Primero, a principios de los ochenta, mis papás recibieron un terreno a través de mi abuelo. Estaba en pleno centro de Castro, en la calle Ramírez. Luego construyeron la casa, el '85, pero para el '90, cuando yo nací, ya había mutado tras una serie de ampliaciones. La fachada tenía distintos materiales: los lados eran de tejuelas de alerce, el frente de tablas de madera y la parte trasera, que era donde se había hecho la última ampliación, estaba cubierta con planchas de zinc. Todo pintado de un color vino tinto. Por dentro, lo mismo: ventanas y puertas que se agregaron, paredes que se botaron. A veces se me hacía grande, sentía que me perdía en ella. Me daba esa sensación de laberinto que solo el buen conocedor del terreno puede descifrar. Además, como era antigua y de madera, sonaba mucho: podías estar en la cocina y sentir un crujido en el segundo piso. Mi mamá me dijo, para que no tuviera miedo en las noches, que era porque alguien de mi familia estaba arriba.
Como en toda buena casa chilota, la vida transcurría al interior de la cocina. No solo era el lugar de reunión de la familia a la hora de las comidas, sino también el lugar donde mirábamos tele, hacíamos las tareas y jugábamos. Había mucha vida ahí, por la radio que todo el día estaba prendida al ritmo de una ranchera, las cosas ricas que se hacían para la once -como pan amasado y milcaos- y las constantes visitas que circulaban por ahí, desde mis abuelos y familiares hasta la señora que pasaba a vender huevos. La puerta trasera de la casa estaba siempre abierta, y hasta fines de los noventa tuvo un cordel afuera que permitía que cualquier persona pudiera abrirla.
Hasta los 2000, calle Ramírez siempre fue un barrio de vecinos eternos.
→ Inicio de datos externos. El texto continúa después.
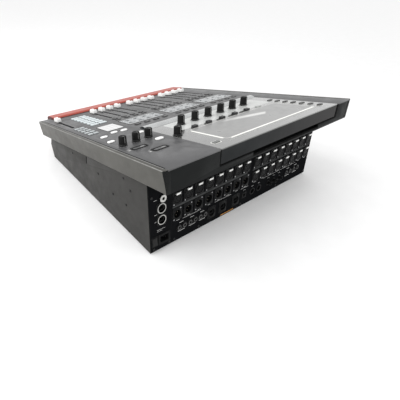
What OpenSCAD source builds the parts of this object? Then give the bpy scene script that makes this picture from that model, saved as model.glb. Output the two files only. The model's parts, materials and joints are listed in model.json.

A diferencia de lo que ha pasado en Santiago u otras comunas de Chile, en Castro la segregación socioeconómica no era espacial, por lo que el barrio era diverso. Había rincones más peligrosos, otros más seguros, pero al final del día todos nos conocíamos y éramos vecinos. A una cuadra estaba la calle San Martin, caracterizada por su ajetreo y flujo de gente, debido a que ahí había dos escuelas, un terminal de buses y varios supermercados y negocios.
El terreno donde estaba mi casa era bastante grande, podría decirse que casi un octavo de la manzana. El límite trasero daba al terminal de buses rural. Por esos años mis papás eran dueños de una empresa de buses local de recorridos inter urbanos, así que por la noche todos los buses se estacionaban en el patio. Atrás había un taller mecánico que construyó mi papá para ellos. Por sobre el taller hizo una casa-habitación donde vivió mi abuela paterna muchos años, y luego otros familiares.
Como el espacio lo permitía, recuerdo que cuando era muy chica había un chiquero al final del sitio, con un chancho al que se le daban las sobras de la comida. Más borroso es el recuerdo de un gallinero, aunque ya para 1996 todo rastro de cría de animales había desaparecido. En Chiloé esa práctica no era tan inusual para la época, o por lo menos sé de gente de mi edad o mayor que también recuerda haber tenido gallinas o un par de corderos en el patio, en pleno centro de la comuna, probablemente reflejo de una reciente migración campo¬–ciudad o una vida urbana constantemente ligada al campo.
Viví en esta casa desde que nací hasta los dieciséis años. El 2006 mis papás construyeron una casa nueva al fondo del sitio, más chica, pero con más altura, para aprovechar la vista al mar. La casa en la que crecí es hoy las dependencias de la Inspección del Trabajo de Castro. Aunque mis papás viven a unos metros de ella, he regresado solo una vez para verla por dentro. En mi mente la casa era gigante y oscura, y en realidad era más luminosa y pequeña. Cuando comenté que esa era la casa en la que crecí, una persona que trabaja en la Inspección me contó que, aunque les gusta, están seguros de que en ella penan. Que varios funcionarios han tenido un par de experiencias sin explicación, como sentir que hay gente cuando no la hay o encontrar luces prendidas por la mañana. Puede que la explicación de mi mamá, de que la casa sonaba por vieja y que un familiar caminaba arriba haya sido solo para calmarme, o puede que sea verdad y que esos crujidos sean el sonido de una casa de madera con infinitas historias que contar.